Giniewski promotes the argument that the bantustans should be absorbed into the surrounding High Commission Territories, then known as Basutoland (now Lesotho), Bechuanaland (now Botswana) and Swazliand (now eSwatini). The idea is that these territories are already divided according to ethnicity, so it would make sense to unite the tribes geographically and politically. The author states “I cannot see for what reasons Britain would be opposed to a union whose territories would form an economic unit.”. You’re telling me that you can’t see why they’d be opposed to this idea?
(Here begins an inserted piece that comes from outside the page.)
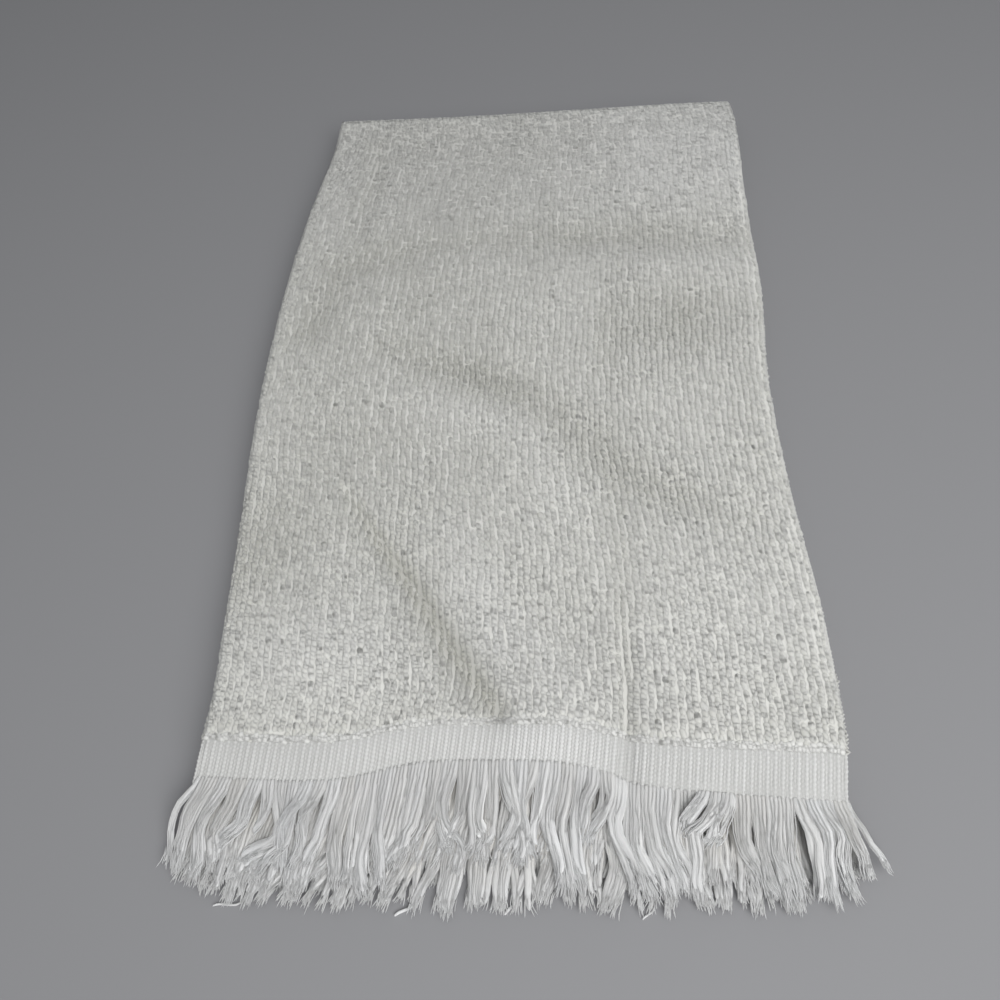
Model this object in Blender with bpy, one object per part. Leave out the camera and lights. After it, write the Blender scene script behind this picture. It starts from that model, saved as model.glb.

Seriously? 

For what it’s worth, the author concludes that the bantustans must be established (“and very quickly: tomorrow is now”) and that the white population must sacrifice both financially and materially in order for this to happen, as “the Bantustans it owes to the Bantu”. As it happened, South Africa granted independence to the first bantustan, Transkei, only in 1976. This “tomorrow is now” guideline still took another fifteen years to implement, and that was for just one territory. Three other bantustans would gain independence of South Africa up until 1981.

The book was overall a captivating read, awarded four out of five stars which shows that an argument can be presented well (yet nonetheless still not be convincing). It is a capsule of South African history from the time when international isolation was just starting to take effect, and when apartheid was viewed as the only correct solution.